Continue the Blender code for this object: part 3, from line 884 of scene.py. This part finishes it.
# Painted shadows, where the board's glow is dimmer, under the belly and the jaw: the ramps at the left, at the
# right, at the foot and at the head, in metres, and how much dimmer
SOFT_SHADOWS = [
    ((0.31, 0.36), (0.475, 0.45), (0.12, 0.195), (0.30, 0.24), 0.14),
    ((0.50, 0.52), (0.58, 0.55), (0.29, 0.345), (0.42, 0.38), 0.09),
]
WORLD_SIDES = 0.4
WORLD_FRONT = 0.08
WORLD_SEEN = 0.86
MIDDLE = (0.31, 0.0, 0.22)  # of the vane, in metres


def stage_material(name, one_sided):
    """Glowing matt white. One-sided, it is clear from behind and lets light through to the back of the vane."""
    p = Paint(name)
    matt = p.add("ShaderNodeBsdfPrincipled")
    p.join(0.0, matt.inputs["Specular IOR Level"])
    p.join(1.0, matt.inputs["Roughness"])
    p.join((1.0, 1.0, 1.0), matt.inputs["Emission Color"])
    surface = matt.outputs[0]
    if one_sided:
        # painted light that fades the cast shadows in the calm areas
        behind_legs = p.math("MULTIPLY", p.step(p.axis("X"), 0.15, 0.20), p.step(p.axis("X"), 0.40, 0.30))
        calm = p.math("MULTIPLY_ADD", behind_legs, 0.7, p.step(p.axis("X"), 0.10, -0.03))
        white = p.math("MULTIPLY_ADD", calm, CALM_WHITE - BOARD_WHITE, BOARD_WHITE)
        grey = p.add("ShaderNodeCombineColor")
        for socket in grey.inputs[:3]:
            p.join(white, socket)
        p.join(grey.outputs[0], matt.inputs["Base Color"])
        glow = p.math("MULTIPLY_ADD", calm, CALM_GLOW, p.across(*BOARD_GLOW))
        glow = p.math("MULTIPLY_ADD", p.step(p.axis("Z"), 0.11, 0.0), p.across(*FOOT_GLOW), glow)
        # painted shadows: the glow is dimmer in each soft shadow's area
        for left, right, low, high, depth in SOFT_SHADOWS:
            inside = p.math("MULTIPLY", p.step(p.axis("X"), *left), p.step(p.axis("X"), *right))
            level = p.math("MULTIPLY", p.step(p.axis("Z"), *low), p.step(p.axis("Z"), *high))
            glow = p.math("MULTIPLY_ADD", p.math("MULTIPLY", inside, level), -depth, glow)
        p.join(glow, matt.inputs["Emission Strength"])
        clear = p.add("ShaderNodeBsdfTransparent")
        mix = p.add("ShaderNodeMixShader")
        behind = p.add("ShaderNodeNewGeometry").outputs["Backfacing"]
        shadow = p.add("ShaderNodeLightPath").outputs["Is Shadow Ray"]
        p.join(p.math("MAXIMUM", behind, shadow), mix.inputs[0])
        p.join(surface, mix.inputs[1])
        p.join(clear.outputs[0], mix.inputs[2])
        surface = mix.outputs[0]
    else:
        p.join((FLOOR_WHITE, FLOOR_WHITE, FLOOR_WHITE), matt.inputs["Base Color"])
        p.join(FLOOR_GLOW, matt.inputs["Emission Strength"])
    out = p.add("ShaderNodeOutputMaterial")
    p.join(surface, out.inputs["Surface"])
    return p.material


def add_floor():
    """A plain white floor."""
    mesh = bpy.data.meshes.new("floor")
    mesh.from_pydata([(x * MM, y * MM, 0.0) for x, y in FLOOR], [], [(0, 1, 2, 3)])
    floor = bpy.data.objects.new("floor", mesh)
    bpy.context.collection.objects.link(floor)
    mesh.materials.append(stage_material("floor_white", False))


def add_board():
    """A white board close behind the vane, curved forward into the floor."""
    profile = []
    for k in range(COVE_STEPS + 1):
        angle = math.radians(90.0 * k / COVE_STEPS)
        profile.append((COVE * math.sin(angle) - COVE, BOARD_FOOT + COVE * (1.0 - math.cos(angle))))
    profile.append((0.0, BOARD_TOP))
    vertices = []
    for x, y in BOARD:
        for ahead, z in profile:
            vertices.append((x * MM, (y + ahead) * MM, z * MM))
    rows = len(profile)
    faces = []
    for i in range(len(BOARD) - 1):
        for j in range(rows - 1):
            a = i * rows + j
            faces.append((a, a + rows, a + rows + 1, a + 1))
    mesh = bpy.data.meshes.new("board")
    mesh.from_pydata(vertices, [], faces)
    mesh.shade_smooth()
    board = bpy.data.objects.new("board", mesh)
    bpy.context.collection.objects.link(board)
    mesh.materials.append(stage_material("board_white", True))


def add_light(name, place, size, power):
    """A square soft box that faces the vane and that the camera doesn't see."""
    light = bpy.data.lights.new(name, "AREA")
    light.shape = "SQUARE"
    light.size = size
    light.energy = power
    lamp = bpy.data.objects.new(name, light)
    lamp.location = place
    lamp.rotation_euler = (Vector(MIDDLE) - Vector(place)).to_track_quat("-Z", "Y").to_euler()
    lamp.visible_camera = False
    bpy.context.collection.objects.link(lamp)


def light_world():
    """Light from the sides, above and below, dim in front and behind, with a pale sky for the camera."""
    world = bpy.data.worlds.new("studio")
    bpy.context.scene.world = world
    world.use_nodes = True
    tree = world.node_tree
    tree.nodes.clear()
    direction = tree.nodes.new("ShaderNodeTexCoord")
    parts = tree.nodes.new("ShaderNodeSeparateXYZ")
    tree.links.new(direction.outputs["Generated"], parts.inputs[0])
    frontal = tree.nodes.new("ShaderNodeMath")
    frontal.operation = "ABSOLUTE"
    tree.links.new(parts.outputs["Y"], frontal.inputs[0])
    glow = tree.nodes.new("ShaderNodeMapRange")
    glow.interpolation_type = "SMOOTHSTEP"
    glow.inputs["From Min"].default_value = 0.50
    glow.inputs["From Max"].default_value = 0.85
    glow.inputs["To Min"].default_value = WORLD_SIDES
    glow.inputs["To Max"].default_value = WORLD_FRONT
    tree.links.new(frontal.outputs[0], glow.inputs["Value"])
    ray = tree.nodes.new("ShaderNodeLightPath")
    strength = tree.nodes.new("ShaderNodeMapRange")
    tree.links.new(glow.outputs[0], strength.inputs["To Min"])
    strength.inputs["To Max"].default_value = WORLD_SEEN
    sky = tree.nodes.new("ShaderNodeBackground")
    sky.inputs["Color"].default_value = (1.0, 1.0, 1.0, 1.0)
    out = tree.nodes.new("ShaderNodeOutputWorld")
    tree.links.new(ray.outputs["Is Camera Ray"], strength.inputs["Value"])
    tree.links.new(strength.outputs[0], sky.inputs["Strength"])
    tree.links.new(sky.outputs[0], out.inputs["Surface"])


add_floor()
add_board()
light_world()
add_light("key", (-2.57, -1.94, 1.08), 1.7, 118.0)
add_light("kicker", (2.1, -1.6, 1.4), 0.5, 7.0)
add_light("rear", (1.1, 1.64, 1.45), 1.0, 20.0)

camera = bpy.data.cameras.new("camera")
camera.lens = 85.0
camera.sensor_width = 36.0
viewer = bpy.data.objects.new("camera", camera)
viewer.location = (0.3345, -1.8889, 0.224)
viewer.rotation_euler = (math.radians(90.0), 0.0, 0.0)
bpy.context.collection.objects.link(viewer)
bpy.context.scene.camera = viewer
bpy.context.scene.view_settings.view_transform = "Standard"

* * *

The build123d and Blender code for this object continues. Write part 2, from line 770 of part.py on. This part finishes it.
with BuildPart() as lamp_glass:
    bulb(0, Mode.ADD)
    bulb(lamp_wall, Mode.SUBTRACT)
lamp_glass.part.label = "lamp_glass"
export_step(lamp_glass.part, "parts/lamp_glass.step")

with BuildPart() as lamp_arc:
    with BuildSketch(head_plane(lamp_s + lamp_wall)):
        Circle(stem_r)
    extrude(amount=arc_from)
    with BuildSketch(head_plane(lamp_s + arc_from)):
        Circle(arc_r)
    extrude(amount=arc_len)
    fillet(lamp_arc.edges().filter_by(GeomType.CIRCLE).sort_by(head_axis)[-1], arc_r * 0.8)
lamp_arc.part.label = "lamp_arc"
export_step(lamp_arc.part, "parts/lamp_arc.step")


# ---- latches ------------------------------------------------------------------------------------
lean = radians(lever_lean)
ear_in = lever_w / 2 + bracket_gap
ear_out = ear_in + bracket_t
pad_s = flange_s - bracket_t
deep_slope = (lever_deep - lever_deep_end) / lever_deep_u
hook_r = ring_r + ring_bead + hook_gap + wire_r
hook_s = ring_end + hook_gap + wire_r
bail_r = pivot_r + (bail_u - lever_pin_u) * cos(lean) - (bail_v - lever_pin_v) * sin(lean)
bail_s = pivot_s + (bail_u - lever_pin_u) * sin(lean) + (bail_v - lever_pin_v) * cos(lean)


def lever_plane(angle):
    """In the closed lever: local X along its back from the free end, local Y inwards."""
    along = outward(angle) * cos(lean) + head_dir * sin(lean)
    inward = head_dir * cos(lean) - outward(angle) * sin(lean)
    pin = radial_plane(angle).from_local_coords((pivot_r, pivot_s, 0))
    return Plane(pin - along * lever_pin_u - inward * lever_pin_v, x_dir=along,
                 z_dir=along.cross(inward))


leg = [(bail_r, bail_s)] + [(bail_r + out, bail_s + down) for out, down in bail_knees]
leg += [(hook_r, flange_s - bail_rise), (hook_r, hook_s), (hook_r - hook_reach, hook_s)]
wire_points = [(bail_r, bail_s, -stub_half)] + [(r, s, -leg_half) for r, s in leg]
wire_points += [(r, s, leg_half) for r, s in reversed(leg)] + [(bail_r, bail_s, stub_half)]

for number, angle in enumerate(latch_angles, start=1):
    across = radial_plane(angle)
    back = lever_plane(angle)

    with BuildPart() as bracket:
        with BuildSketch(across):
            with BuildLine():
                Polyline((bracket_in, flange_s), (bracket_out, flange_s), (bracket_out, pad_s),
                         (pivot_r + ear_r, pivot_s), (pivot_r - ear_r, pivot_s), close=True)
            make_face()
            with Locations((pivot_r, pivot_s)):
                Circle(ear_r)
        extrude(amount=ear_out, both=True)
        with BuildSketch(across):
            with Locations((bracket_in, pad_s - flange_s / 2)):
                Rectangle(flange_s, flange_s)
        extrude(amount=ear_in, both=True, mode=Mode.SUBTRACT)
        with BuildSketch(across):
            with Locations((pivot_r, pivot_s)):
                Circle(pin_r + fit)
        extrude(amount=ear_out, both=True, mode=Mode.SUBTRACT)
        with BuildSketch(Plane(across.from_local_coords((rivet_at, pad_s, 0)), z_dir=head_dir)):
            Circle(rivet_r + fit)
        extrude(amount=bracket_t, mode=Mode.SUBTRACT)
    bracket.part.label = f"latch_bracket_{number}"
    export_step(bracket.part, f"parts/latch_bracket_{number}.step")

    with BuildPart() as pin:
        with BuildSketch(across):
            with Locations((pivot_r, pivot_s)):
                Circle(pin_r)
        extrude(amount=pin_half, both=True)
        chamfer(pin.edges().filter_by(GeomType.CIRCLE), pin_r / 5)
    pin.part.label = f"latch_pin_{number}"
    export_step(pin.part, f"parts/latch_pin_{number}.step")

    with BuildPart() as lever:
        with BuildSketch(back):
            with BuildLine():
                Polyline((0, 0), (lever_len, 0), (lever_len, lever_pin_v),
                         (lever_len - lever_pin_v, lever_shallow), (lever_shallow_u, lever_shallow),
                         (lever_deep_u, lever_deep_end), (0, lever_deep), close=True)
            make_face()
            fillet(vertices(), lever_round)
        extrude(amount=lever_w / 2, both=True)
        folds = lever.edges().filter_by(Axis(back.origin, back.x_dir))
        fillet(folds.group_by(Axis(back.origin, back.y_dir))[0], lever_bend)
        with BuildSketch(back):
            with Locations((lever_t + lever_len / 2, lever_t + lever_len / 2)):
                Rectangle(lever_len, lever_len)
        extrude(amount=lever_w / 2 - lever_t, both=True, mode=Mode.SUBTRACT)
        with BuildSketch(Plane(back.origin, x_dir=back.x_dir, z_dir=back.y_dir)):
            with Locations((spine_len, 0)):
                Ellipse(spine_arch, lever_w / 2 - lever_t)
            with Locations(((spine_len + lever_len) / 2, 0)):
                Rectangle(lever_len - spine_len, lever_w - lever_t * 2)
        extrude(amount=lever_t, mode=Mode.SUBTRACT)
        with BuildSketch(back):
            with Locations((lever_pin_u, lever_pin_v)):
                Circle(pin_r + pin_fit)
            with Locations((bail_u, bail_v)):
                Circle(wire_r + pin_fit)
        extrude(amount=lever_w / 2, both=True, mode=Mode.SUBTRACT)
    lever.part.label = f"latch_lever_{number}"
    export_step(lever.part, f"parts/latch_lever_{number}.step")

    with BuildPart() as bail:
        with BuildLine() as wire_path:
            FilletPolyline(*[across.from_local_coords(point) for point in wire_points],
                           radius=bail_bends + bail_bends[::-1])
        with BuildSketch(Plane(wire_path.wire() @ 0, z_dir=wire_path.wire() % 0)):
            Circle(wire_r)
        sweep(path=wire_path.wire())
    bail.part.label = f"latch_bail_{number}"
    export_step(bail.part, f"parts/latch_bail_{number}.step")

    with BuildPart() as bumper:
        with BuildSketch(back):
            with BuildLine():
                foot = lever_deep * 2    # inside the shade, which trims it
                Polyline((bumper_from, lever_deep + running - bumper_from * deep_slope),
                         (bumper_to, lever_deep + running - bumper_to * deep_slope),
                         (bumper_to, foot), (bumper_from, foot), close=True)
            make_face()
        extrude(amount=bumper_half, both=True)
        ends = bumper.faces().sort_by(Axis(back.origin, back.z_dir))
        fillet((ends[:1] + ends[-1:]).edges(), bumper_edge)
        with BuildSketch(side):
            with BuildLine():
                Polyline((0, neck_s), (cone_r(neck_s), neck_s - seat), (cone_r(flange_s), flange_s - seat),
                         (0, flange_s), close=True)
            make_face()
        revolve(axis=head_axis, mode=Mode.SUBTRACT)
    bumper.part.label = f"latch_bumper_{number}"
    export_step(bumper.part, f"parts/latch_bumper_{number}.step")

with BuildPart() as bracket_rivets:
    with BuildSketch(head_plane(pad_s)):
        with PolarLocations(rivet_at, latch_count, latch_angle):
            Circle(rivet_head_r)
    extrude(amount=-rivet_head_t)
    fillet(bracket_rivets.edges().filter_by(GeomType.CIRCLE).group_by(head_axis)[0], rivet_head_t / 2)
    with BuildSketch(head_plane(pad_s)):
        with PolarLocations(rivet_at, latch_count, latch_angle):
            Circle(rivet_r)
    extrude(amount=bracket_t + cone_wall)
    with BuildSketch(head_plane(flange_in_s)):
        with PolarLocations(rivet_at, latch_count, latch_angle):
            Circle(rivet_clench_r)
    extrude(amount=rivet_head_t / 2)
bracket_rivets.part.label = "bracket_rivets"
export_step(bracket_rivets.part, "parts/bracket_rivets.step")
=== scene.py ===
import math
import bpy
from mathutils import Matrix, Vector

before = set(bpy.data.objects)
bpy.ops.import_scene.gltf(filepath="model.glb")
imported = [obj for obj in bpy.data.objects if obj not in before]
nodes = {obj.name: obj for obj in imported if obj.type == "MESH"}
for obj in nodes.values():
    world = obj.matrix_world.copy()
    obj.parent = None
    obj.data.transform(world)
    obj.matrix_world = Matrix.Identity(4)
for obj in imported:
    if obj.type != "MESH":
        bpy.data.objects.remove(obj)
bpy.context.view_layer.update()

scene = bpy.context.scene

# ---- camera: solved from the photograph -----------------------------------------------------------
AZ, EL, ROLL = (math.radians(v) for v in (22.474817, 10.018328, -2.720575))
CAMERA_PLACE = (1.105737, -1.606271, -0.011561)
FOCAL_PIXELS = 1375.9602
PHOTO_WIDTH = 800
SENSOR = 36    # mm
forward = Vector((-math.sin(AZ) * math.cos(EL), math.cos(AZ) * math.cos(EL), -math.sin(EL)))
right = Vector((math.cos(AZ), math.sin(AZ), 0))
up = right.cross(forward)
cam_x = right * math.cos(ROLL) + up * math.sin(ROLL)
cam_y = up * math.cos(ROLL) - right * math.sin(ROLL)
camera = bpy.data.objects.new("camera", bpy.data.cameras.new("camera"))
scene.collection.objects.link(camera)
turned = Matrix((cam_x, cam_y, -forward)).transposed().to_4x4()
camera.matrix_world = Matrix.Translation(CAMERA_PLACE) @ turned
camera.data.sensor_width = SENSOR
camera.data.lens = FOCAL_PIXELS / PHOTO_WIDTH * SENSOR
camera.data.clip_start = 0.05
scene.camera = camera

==

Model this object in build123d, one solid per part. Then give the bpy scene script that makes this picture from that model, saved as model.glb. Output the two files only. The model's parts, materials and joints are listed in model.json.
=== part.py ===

» **Objective**
Give back exactly the lines running from the line that contains "extrude(amount=bracket_t + cone_wall)" through the line that contains "bpy.context.view_layer.update()", and nothing outside them.

» **The result**
    extrude(amount=bracket_t + cone_wall)
    with BuildSketch(head_plane(flange_in_s)):
        with PolarLocations(rivet_at, latch_count, latch_angle):
            Circle(rivet_clench_r)
    extrude(amount=rivet_head_t / 2)
bracket_rivets.part.label = "bracket_rivets"
export_step(bracket_rivets.part, "parts/bracket_rivets.step")
=== scene.py ===
import math
import bpy
from mathutils import Matrix, Vector

before = set(bpy.data.objects)
bpy.ops.import_scene.gltf(filepath="model.glb")
imported = [obj for obj in bpy.data.objects if obj not in before]
nodes = {obj.name: obj for obj in imported if obj.type == "MESH"}
for obj in nodes.values():
    world = obj.matrix_world.copy()
    obj.parent = None
    obj.data.transform(world)
    obj.matrix_world = Matrix.Identity(4)
for obj in imported:
    if obj.type != "MESH":
        bpy.data.objects.remove(obj)
bpy.context.view_layer.update()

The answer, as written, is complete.